ANNAPOLIS, Md. -- The first wave of transportation projects arising from federal economic recovery money will provide "urgently needed" jobs for highway resurfacing, bridge improvements and other programs statewide, Maryland Gov. Martin O'Malley said Wednesday.
The state will receive $610 million for transportation projects as part of the economic stimulus bill signed by President Barack Obama on Tuesday. The first phase includes $365 million in highway and transit projects. Overall, the O'Malley administration estimates the federal infusion will create 17,500 jobs.
"It is the first of many economic recovery projects that we will consider in the days ahead," O'Malley said. "One cautionary note about all of these: There is not a sort of Golden Gate Bridge or Bay Bridge among them."
Although a large-scale marquee project isn't planned, O'Malley emphasized that the work will be spread throughout the state.
"They are needed throughout the state," O'Malley said. "Many of them are bridge maintenance, bridge replacements, resurfacing, so that we don't have to reconstruct three years from now because we did not have the money today to resurface."
Among the project highlights in the first phase:
- $223 million for state highway projects, including $146 million for road resurfacing.
- $65 million for 100 hybrid buses and equipment.
- $10 million for MARC Station and parking upgrades.
The projects also will bring new sidewalks into compliance with the Americans with Disabilities Act and safety guardrails on highways. Work from the first phase is expected to bring an estimated 10,000 jobs, the O'Malley administration estimates.
Click here to view all of the projects and potential jobs.
O'Malley said Maryland residents can expect to see people at work on the projects within the next 30 to 45 days.

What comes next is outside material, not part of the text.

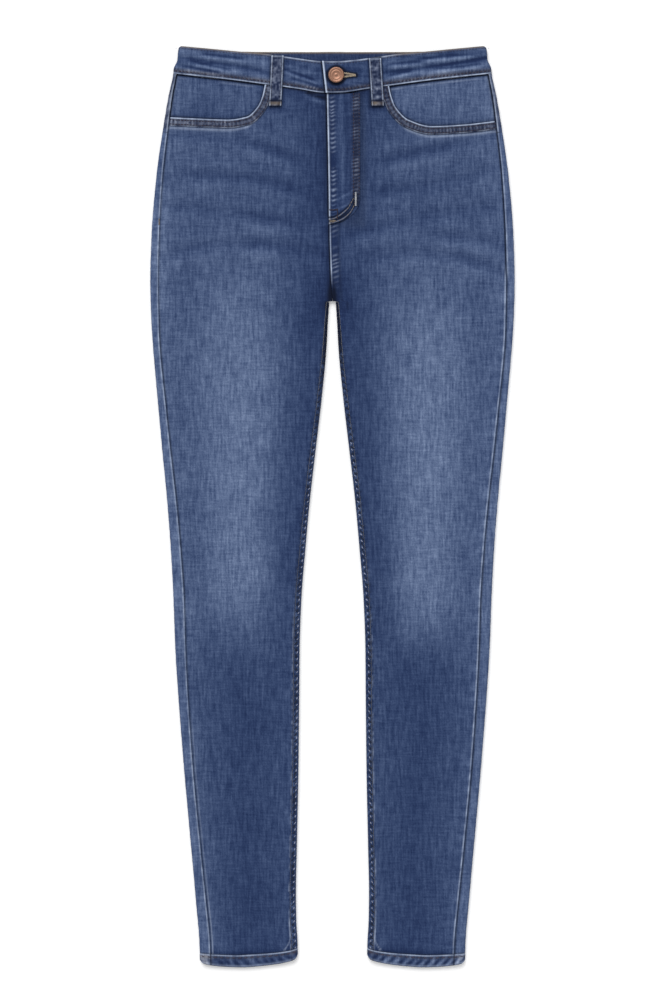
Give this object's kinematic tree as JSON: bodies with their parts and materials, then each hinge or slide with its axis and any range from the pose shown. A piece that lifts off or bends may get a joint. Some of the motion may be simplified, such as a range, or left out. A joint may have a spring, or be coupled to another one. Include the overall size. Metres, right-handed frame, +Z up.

"These are investments in our future and they will also preserve and create jobs today," O'Malley said at a meeting of the Board of Public Works, which approved a $2.9 million contract Wednesday for work at the Laurel MARC station.
State officials also plan to seek more money available through federal discretionary programs, including grants that could be used at Baltimore-Washington International Thurgood Marshall Airport in Linthicum.
The governor said state officials have been working with companies ready to do the work.
"Many of them are holding on by their fingernails and just feeling like they're living day to day, postponing tough decisions about laying people off, if they haven't already; so we want to let them know that work is on the way," the governor said.
Maryland Transportation Secretary John Porcari said it's clear contractors are hungry. He described a recent bid issued by the State Highway Administration that attracted 15 bidders, instead of the usual three or four.
"In discussions with industry, it's clear that they're sharpening their pencils," Porcari told the board. "They know what's at work here."